What the above config does is create a metric called with the structure ’test_calls_total{test_suite, test_id, test_status}’ where each status test with status gets a counter.

Now since we setup the above we do not need to process any test artifact. We get traces from any span with a ’test.suite / test.id’ and they will be automatically be picked up by our observability stack.

Bobby Wait, so the Otel collector/Alloy processes these spans anyway, Could we use this to push the logs from test environments outside of the cluster? like a developers machine or an external network?

Yes that would be possible this can be very useful for:

  • Debugging test locally while still having the trace across multiple systems
  • Running end to end tests from an external network (simulating user access) and capture telemetry from the entry point all the way to through the system. Allowing us to see if the VPN and Loadbalancer are configured as expected.

The possibilities for integrating various test scenarios and sanity checks are vast.

Visualization

Since we now have all the information needed we can create a dashboard.

So we can use the following metrics.

For successful tests: increase(test_calls_total{test_status="ok"}[1h]) > 0 and increase(test_calls_total{test_status="failure"}[1h]) = 0 For failing tests: increase(test_calls_total{test_status="failure"}[1h]) > 0 and increase(test_calls_total{test_status="ok"}[1h]) = 0 For flaky tests: increase(test_calls_total{test_status="failure"}[1h]) > 0 and increase(test_calls_total{test_status="ok"}[1h]) > 0

These we can combine into a single stats dashboard to mark failing tests in red, flaky tests in orange and successful tests in green.

When clicking the stat we can limit a trace query to the specific failing test suite to show a list of most recent failures. Then when we click the actual trace we can open a new tab and show the trace and all the logs related to it. As a result we don’t have to search each individual service its logs but we can naturally drill down until we find the issue.

So now we don’t have a Junit test report with only the test failure assertion but we get the full range of metrics all the way down to the specific logs of the event. It might even be possible to drill down one level deeper by providing links to the dashboard of each specific service so you can also see the service its load at the time period of the test.

Results

By leveraging your existing OTEL stack for integration tests, you gain several key advantages:

  • A unified real-time view of test outcomes within your existing Grafana observability stack.
  • The ability to set alerts, trigger rollbacks, or drill down directly from failing test to its associated logs and traces.
  • Simplified tooling, replacing an alternative test system which handles Junit XMLs.

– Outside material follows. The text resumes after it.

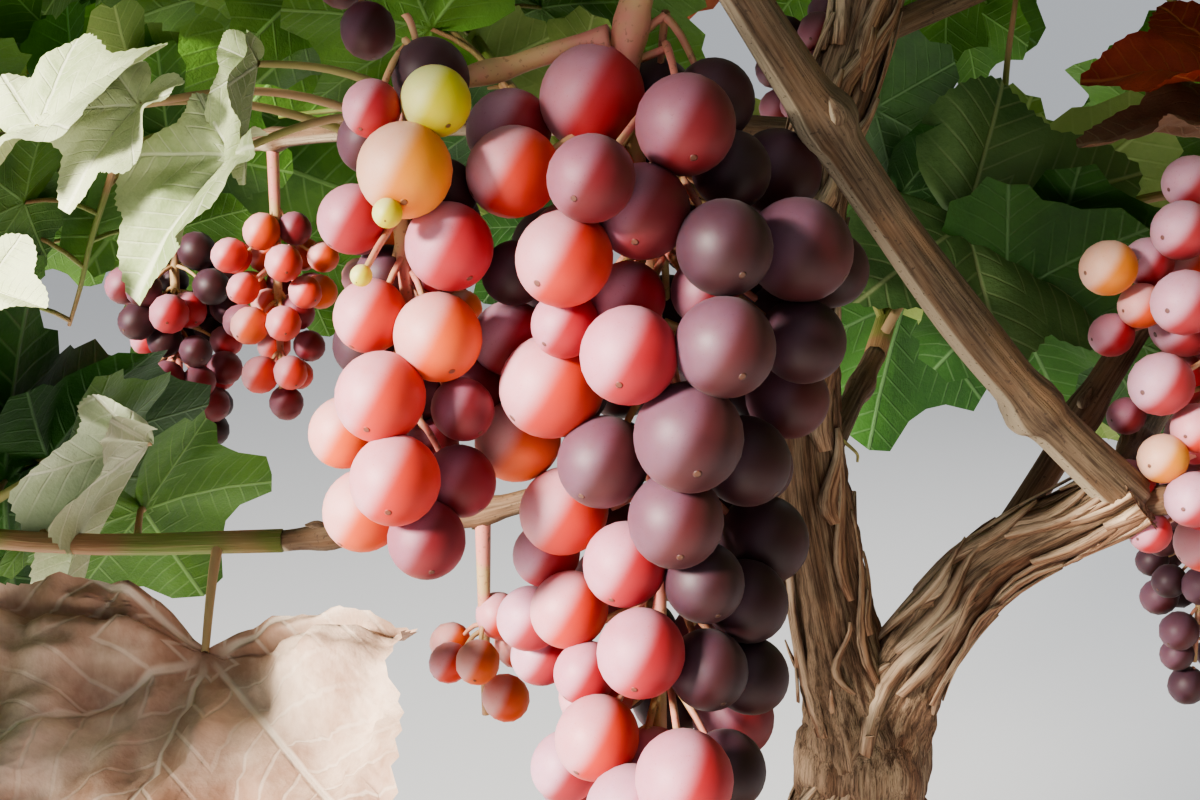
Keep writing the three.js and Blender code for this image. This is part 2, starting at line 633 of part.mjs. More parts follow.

A free self check of your observability stack, Since essentially you will find blind spots in your observability tack of services that are not instrumented yet. But now you automatically see where these gaps are.

The traces can also help with finding performance issues in existing tests since they contain the duration of each span.

The disadvantages: It takes quite some effort to update existing applications to include otel metrics to enable distributed traces and logs.

Future Ideas

  • Share a repo with code examples for different languages
  • The same idea could be used to generate opentelemetry data for Github actions and push this to a grafana instance to show information about builds and tests.
  • Using opentelemetry in the CI/CD pipeline this would allow us to also track integration tests, failing builds and even add attributes to our test spans which include the git hash. Then we can trace back a failing test to a certain version change in our code.